Czasami nachodzi mnie chęć na takie konkretne, mocne smaki. Przyrządzanie risotta jest bardzo odprężające. Stoję sobie przez 20-30 minut przy pachnącym aromatycznie garnku, mieszam od czasu do czasu i nic więcej nie potrzebuję 🙂 To danie jest mocno grzybowe, bo użyłam do niego wody z moczenia grzybów. A na wierzchu ma chrupiącą kruszonkę orzechowo-czosnkową. Takie kontrasty, jak miękki ryż i chrupiąca kruszonka, chyba nie przestaną mi się podobać.
Polecamy wino: do grzybów pasuje merlot, malbec, rioja. My piliśmy do tego risotto wino Etchart Privado Malbec Cabernet.
Risotto grzybowe
Kruszonka:
- Garść orzechów laskowych
- 3 ząbki czosnku
- Pół bułki kajzerki
- Szczypta soli morskiej gruboziarnistej
- 5 łyżek oliwy
Risotto:
- 350 g ryżu arborio lub innego do risotto
- Woda z moczenia 30 g grzybów
- 4 orzechy laskowe – zmiksowane na proszek
- 3 łyżki oliwy
- 2 ząbki czosnku
- 2 łyżki masła
- Łyżka natki pietruszki
- Sól do smaku
Kruszonka: zmiksuj orzechy i bułkę, niezbyt drobno.

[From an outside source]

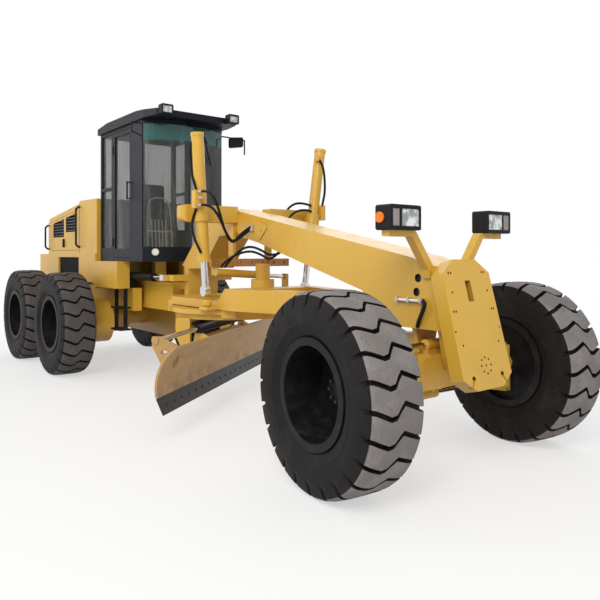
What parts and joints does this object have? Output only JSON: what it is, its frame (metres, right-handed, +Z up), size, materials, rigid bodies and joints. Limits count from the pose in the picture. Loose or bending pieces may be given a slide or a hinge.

Na małą patelnię nalej oliwę, dodaj zmiksowane orzechy i bułkę oraz posiekany czosnek. Podgrzewaj na niewielkim ogniu mieszając i nie dopuszczając do przypalenia. Wystarczy, że kruszonka delikatnie się zrumieni. Na koniec wyłącz ogień, dodaj sól i wymieszaj.
Risotto: Wodę z moczenia grzybów dopełnij do 1 litra wrzątkiem. Czosnek obierz, posiekaj i zeszklij na oliwie, w garnku o grubym dnie. Dodaj ryż i zmiksowane orzechy i smaż na średnim ogniu, cały czas mieszając. Kiedy się zeszkli, dodawaj po łyżce wazowej wody grzybowej i mieszaj co jakiś czas. Cały proces dodawania wody powinien trwać około 25 minut. Po tym czasie ryż powinien być ugotowany. Jeśli tak nie jest, dodaj jeszcze trochę wrzątku, aby ryż się ugotował i pozostał wilgotny. Kiedy ryż będzie gotowy, dodaj masło i posiekaną natkę pietruszki. Wymieszaj.

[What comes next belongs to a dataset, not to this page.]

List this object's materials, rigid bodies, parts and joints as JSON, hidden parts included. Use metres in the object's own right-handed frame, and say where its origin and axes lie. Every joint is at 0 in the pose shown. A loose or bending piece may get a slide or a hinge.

Na głębokie talerze nakładaj risotto i posypuj kruszonką. Podawaj od razu.
Tagi: Adwent i Boże Narodzenie, bułka, czosnek, grzyby, natka pietruszki, oliwa, orzechy laskowe, ryż Arborio, sól morska, Walentynki, wino do potrawy
Oooooo, moje klimaty! Zaraz sobie zapisze do wyprobowania! 🙂
Kasiu, super! 🙂
Smakowite danie! Z czosnkiem i orzechami – to brzmi naprawdę dobrze:)
Miłego dnia:)
Majanko, ja mam podobny smak 🙂
Olu jak dla mnie obłędne smaki:) pozdrawiam ciepło
Jolu, to bardzo się cieszę! Ja też lubię takie proste i konkretne zestawienia.